Combined these two stories are pretty bleak: the beautiful moments seem designed to set off the cruelty and ugliness of the surrounding culture. This is of course a political effect, and point taken. Homophobia sucks, especially for people born in a place dominated by its most overt and violent forms.
However, this clarity is thrown into chaos by the novella’s completely unexpected final pages. There, in a surprise twist of the sort I always dislike, the curtain is pulled back, revealing that nothing except the first ten days of the men’s relationship is true. What actually happened, is that at the end of that day, the two men fled to safety together. In the decades since, they have lived in what amounts to a loving marriage that includes family. The terrible homophobic story we’ve read, is just a vision of an alternate life, a “what if” offered up by a magical/advanced-tech being who is responding to a question posed by the curious and no-longer-young aristocrat.
This feels like a cheat. If the tragedy of the protagonist’s life isn’t real, why wallow in its ugliness rather than showing me the happier world he built with his lover? Erasing the cruelties of a terrible world with the narrative equivalent of “Surprise! Just kidding!” seems dismissive of the very real resonances between this fantasy’s horrors and the real world of some readers.

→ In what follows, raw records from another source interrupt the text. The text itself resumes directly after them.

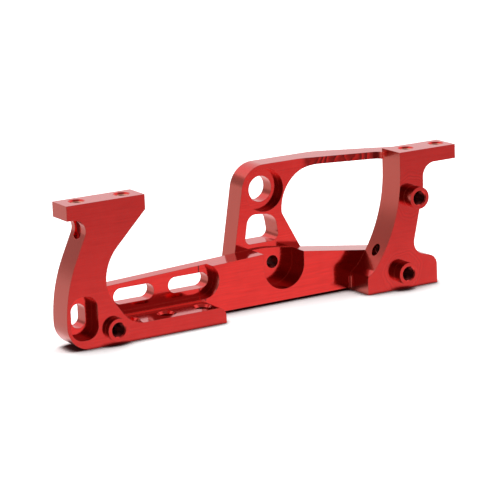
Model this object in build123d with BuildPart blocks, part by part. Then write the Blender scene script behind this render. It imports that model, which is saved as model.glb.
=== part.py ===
"""Motor mount for a small drive, machined from one block of aluminium and anodised.

X runs along the mount, Y from its front face to its back, Z up from the surface
that its feet stand on. The origin is on that surface, in the middle of the mount's
length and depth. Sizes below are given from the left pad's end, the front face of
the feet and the ground, and the function place turns them into the part's frame.
"""
from build123d import *
from math import cos, radians, tan
import os

# Overall
height = 32.0
overall_length = 100.7
pad_thickness = 3.3

# Left upright with its foot and pad
left_depth = 6.6
left_pad_length = 18.9
foot_overhang = 1.3
foot_radius = 5.6
foot_lean_start = 13.2
foot_lean_radius = 33.0
web_left = 5.8
web_left_blend = 2.7
web_waist = 8.6
waist_radius = 10.4
flare_start = 11.8
flare_radius = 6.8
flare_lean = 35.4
flare_blend = 6.4

# Front bar with its step
shelf_height = 3.7
bar_end = 38.0
bar_end_radius = 2.1

# Right upright with its foot and pad
right_depth = 7.2
right_pad_length = 15.45
right_web_inset = 9.1
right_web_drop = 5.7
right_web_lean = 13.3
right_web_radius = 6.0
right_foot_inset = 5.7
right_foot_length = 19.3
right_toe_height = 6.3
right_toe_rise = 2.1
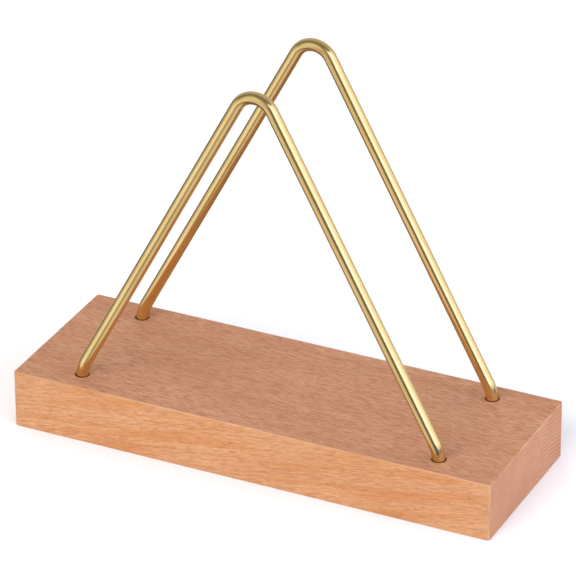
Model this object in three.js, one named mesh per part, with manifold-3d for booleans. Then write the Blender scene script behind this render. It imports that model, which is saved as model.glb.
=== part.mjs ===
// A napkin rack: a solid beech block with two triangular frames of bent brass rod standing in
// blind holes in its top face. Paper napkins or filter papers stand in the slot between the frames.
//
// Millimetres, +Z up. The origin is the centre of the block's underside. +X runs along the block,
// and +Y runs from the front frame to the rear frame.

import * as THREE from 'three';
import { mergeVertices } from 'three/addons/utils/BufferGeometryUtils.js';
import Module from 'manifold-3d';

// Beech block.
const BLOCK_LENGTH = 150;
const BLOCK_DEPTH = 52;
const BLOCK_HEIGHT = 18;
const EDGE_RADIUS = 0.5;
const CORNER_RADIUS = 0.8;
const ROUNDING_STEPS = 3; // in each quarter turn of an edge or a corner

// Bent rod frames. Bend radii are those of the rod's centre line. Each knee bend ends just inside
// its hole, where the foot is upright.
const OVERALL_HEIGHT = 120;
const ROD_DIAMETER = 3.7;
const FOOT_SPACING = 112.5;
const FRAME_SPACING = 37.5;
const APEX_BEND_RADIUS = 6;
const KNEE_BEND_RADIUS = 14;
const KNEE_BEND_DEPTH = 1.5;
const ROD_SIDES = 24;
const KNEE_BEND_STEPS = 5;
const APEX_BEND_STEPS = 16;

// Blind holes for the frames' feet, made by a twist drill with a conical point.
const HOLE_DIAMETER = 4.5;
const HOLE_DEPTH = 12;
const DRILL_POINT_ANGLE = THREE.MathUtils.degToRad(118);
const HOLE_SIDES = 32;
const GAP_UNDER_FOOT = 0.3;

// The strip of the top face that a stack of napkins stands on, clear of the holes on both sides.
const SLOT_FLOOR_WIDTH = 32;

// A shape's arc gets this many points for each of an extrusion's curveSegments.
const ARC_POINTS_PER_SEGMENT = 2;

const beech = new THREE.MeshStandardMaterial({ color: 0xd29a72, roughness: 0.62, metalness: 0 });
const brass = new THREE.MeshStandardMaterial({ color: 0xd0a862, roughness: 0.28, metalness: 1 });

const wasm = await Module();
wasm.setup();

// A closed three.js geometry as a solid for cutting.
function toSolid(geometry) {
  const bare = geometry.clone();
  bare.deleteAttribute('normal');
  bare.deleteAttribute('uv');
  const merged = mergeVertices(bare);
  return new wasm.Manifold(new wasm.Mesh({
    numProp: 3,
    vertProperties: merged.getAttribute('position').array,
    triVerts: merged.getIndex().array,
  }));
}

function toGeometry(solid) {
  const { vertProperties, triVerts } = solid.getMesh();
  const geometry = new THREE.BufferGeometry();
  geometry.setAttribute('position', new THREE.BufferAttribute(vertProperties, 3));
  geometry.setIndex(new THREE.BufferAttribute(triVerts, 1));
  geometry.computeVertexNormals();
  return geometry;
}

// The block's outline from above: a rectangle with its four corners rounded.
function blockOutline() {
  const x = BLOCK_LENGTH / 2 - CORNER_RADIUS;
  const y = BLOCK_DEPTH / 2 - CORNER_RADIUS;
  const outline = new THREE.Shape();
  outline.absarc(x, y, CORNER_RADIUS, 0, Math.PI / 2);
  outline.absarc(-x, y, CORNER_RADIUS, Math.PI / 2, Math.PI);
  outline.absarc(-x, -y, CORNER_RADIUS, Math.PI, Math.PI * 1.5);
  outline.absarc(x, -y, CORNER_RADIUS, Math.PI * 1.5, Math.PI * 2);
  return outline;
}

function roundedBlockGeometry() {
  const geometry = new THREE.ExtrudeGeometry(blockOutline(), {
    depth: BLOCK_HEIGHT - 2 * EDGE_RADIUS,
    curveSegments: ROUNDING_STEPS / ARC_POINTS_PER_SEGMENT,
    bevelThickness: EDGE_RADIUS,
    bevelSize: EDGE_RADIUS,
    bevelOffset: -EDGE_RADIUS,
    bevelSegments: ROUNDING_STEPS,
  });
  geometry.translate(0, 0, EDGE_RADIUS);
  return geometry;
}

// The space that one drilled hole takes out of the block, from its conical point up to a little
// above the block's top face. Its axis is Z, and z = 0 is where the full diameter starts.
function drilledHoleGeometry() {
  const radius = HOLE_DIAMETER / 2;
  const pointDepth = radius / Math.tan(DRILL_POINT_ANGLE / 2);
  const top = HOLE_DEPTH + radius;
  const profile = [
    new THREE.Vector2(0, -pointDepth),
    new THREE.Vector2(radius, 0),
    new THREE.Vector2(radius, top),
    new THREE.Vector2(0, top),
  ];
  const geometry = new THREE.LatheGeometry(profile, HOLE_SIDES);
  geometry.rotateX(Math.PI / 2);
  return geometry;
}

// The same block, with the slot floor kept as a face of its own instead of being merged with the
// rest of the top face.
function withSlotFloorFace(block) {
  const [rear, remainder] = block.splitByPlane([0, 1, 0], SLOT_FLOOR_WIDTH / 2);
  const [front, middle] = remainder.splitByPlane([0, -1, 0], SLOT_FLOOR_WIDTH / 2);
  return wasm.Manifold.union([front, middle.asOriginal(), rear]);
}

function makeBaseBlock() {
  let solid = withSlotFloorFace(toSolid(roundedBlockGeometry()));
  for (const x of [-FOOT_SPACING / 2, FOOT_SPACING / 2]) {
    for (const y of [-FRAME_SPACING / 2, FRAME_SPACING / 2]) {
      const hole = drilledHoleGeometry();
      hole.translate(x, y, BLOCK_HEIGHT - HOLE_DEPTH);
      solid = solid.subtract(toSolid(hole));
    }
  }
  const block = new THREE.Mesh(toGeometry(solid), beech);
  block.name = 'base_block';
  return block;
}

// A rod's centre line, given as stations that each have a point and a unit tangent.
class RodCentreLine extends THREE.Curve {
  constructor(stations) {
    super();
    this.stations = stations;
  }

  stationAt(u) {
    return this.stations[Math.round(u * (this.stations.length - 1))];
  }

  getPointAt(u, target = new THREE.Vector3()) {
    return target.copy(this.stationAt(u).point);
  }

  getTangentAt(u, target = new THREE.Vector3()) {
    return target.copy(this.stationAt(u).tangent);
  }
}

// Stations round one bend in the XZ plane, anticlockwise seen from the front.
function bendStations(x, z, radius, fromAngle, toAngle, steps) {
  const stations = [];
  for (let step = 0; step <= steps; step += 1) {
    const angle = THREE.MathUtils.lerp(fromAngle, toAngle, step / steps);
    const outward = new THREE.Vector3(Math.cos(angle), 0, Math.sin(angle));
    stations.push({
      point: new THREE.Vector3(x, 0, z).addScaledVector(outward, radius),
      tangent: new THREE.Vector3(-outward.z, 0, outward.x),
    });
  }
  return stations;
}

// The frame's centre line: up out of the right hole, inwards at the knee, up the leg, over the
// apex, and down the same way on the left.
function frameCentreLine() {
  const footEndZ = BLOCK_HEIGHT - HOLE_DEPTH + GAP_UNDER_FOOT;
  const kneeX = FOOT_SPACING / 2 - KNEE_BEND_RADIUS;
  const kneeZ = BLOCK_HEIGHT - KNEE_BEND_DEPTH;
  const apexZ = OVERALL_HEIGHT - ROD_DIAMETER / 2 - APEX_BEND_RADIUS;
  const rise = apexZ - kneeZ;
  // The straight leg is the outer common tangent of the knee's and the apex's bend circles.
  const legLean = Math.atan2(kneeX, rise)
    + Math.asin((KNEE_BEND_RADIUS - APEX_BEND_RADIUS) / Math.hypot(kneeX, rise));
  const footEnd = (side) => ({
    point: new THREE.Vector3(side * FOOT_SPACING / 2, 0, footEndZ),
    tangent: new THREE.Vector3(0, 0, side),
  });
  return new RodCentreLine([
    footEnd(1),
    ...bendStations(kneeX, kneeZ, KNEE_BEND_RADIUS, 0, legLean, KNEE_BEND_STEPS),
    ...bendStations(0, apexZ, APEX_BEND_RADIUS, legLean, Math.PI - legLean, APEX_BEND_STEPS),
    ...bendStations(-kneeX, kneeZ, KNEE_BEND_RADIUS, Math.PI - legLean, Math.PI, KNEE_BEND_STEPS),
    footEnd(-1),
  ]);
}

function rodSection() {
  const section = new THREE.Shape();
  section.absarc(0, 0, ROD_DIAMETER / 2, 0, Math.PI * 2);
  return section;
}

function makeFrame(name, y) {
  const centreLine = frameCentreLine();
  const geometry = new THREE.ExtrudeGeometry(rodSection(), {
    curveSegments: ROD_SIDES / ARC_POINTS_PER_SEGMENT,
    steps: centreLine.stations.length - 1,
    extrudePath: centreLine,
  });
  const frame = new THREE.Mesh(geometry, brass);
  frame.name = name;
  frame.position.y = y;
  return frame;
}

const rack = new THREE.Group();
rack.add(makeBaseBlock());
rack.add(makeFrame('front_frame', -FRAME_SPACING / 2));
rack.add(makeFrame('rear_frame', FRAME_SPACING / 2));

export default rack;
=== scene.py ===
"""A napkin rack: an oiled beech block with two triangular frames of bent brass rod.

Metres, +Z up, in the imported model's own frame: the origin is the centre of the block's underside,
+X runs along the block and +Y from the front frame to the rear frame. Sizes and places come from
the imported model's boxes. The easing, the bend radii and the holes' depth repeat the model's own.
The holes are a little narrower than the model's.
"""

import math

import bmesh
import bpy
from mathutils import Euler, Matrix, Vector, noise


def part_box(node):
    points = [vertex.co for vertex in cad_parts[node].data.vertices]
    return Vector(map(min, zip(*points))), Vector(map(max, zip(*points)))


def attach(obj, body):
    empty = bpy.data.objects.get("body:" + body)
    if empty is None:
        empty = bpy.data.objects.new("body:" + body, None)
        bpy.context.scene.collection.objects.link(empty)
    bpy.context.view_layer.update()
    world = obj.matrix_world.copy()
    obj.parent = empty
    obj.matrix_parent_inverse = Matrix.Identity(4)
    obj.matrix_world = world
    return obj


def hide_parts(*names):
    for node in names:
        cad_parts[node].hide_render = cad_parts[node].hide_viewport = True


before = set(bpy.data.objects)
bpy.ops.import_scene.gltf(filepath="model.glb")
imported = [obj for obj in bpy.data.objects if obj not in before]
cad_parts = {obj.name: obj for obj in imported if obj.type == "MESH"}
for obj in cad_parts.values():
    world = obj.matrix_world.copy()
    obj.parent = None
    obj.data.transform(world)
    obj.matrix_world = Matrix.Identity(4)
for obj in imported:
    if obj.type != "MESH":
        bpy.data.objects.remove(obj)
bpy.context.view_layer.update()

MM = 0.001

# The block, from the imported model.
BLOCK_LOW, BLOCK_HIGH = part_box("base_block")
HALF_LENGTH = BLOCK_HIGH.x
HALF_DEPTH = BLOCK_HIGH.y
BLOCK_TOP = BLOCK_HIGH.z

# How the block is eased: its upright corners, its other edges, and how unevenly it was sanded, as
# a share of the edges' radius and as a length along them.
CORNER_RADIUS = 0.8 * MM
EDGE_RADIUS = 0.5 * MM
EDGE_UNEVENNESS = 0.25
UNEVENNESS_LENGTH = 14 * MM

# How finely the block's outline and its eased edges are divided.
SIDE_STEP = 2.0 * MM
CORNER_STEPS = 10
EDGE_STEPS = 8

# The blind holes: a drilled wall, a conical point and a rim softened by sanding. The model's own
# radius is 2.25 mm. The smaller one here narrows the dark ring round each foot.
HOLE_RADIUS = 2.12 * MM
HOLE_DEPTH = 12 * MM
HOLE_POINT_DEPTH = 1.35 * MM
RIM_RADIUS = 0.08 * MM
RIM_STEPS = 4
HOLE_SIDES = 96

# The bent rods. The bend radii are those of the rod's centre line. Each knee bend ends
# KNEE_BEND_DEPTH inside its hole.
APEX_BEND_RADIUS = 6 * MM
KNEE_BEND_RADIUS = 14 * MM
KNEE_BEND_DEPTH = 1.5 * MM
ROD_SIDES = 72
BEND_STEP = math.radians(2)
FOOT_CHAMFER = 0.35 * MM

# The camera: its place round the object and the point it looks at.
CAMERA_AZIMUTH = math.radians(25.86)
CAMERA_ELEVATION = math.radians(28.55)
CAMERA_ROLL = math.radians(-0.29)
CAMERA_DISTANCE = 1.2603
CAMERA_TARGET = Vector((0.0007, 0, 0.0502))
CAMERA_LENS_MM = 278.0
CAMERA_SENSOR_MM = 36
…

But perhaps, that’s me being dogmatic. And in the days that followed, I did see how if you’re a geeky queer kid reading the book from inside a situation that looks like the world of the young aristocrat, it might be liberating to discover after a long gaze in the book/mirror that this/your world is just “an alternative.” And perhaps focusing on the bleak world and leaving the geeky kid to imagine what a alternative might look like is empowering. Or at least, I can see how this might have been the case for me if I’d read this book in my early teens when I was dreaming (for reasons I couldn’t quite understand) of someday living in Atlanta or New York.
Whatever the case, the flipping narrative makes this book a complicated piece of writing that I have trouble deciding what to do with. Theoretically that complication is a good thing, but in practice and given this story’s chosen stakes, it doesn’t sit well with me.
UPDATE: or maybe the audience is non-queer fantasy fans, giving them a picture of how crummy the traditional world can look to the queer kids they live with (even if they don’t know they live with them)? In which case, that final twist shows that things can be different, that there are alternatives, and that maybe they could help makes changes?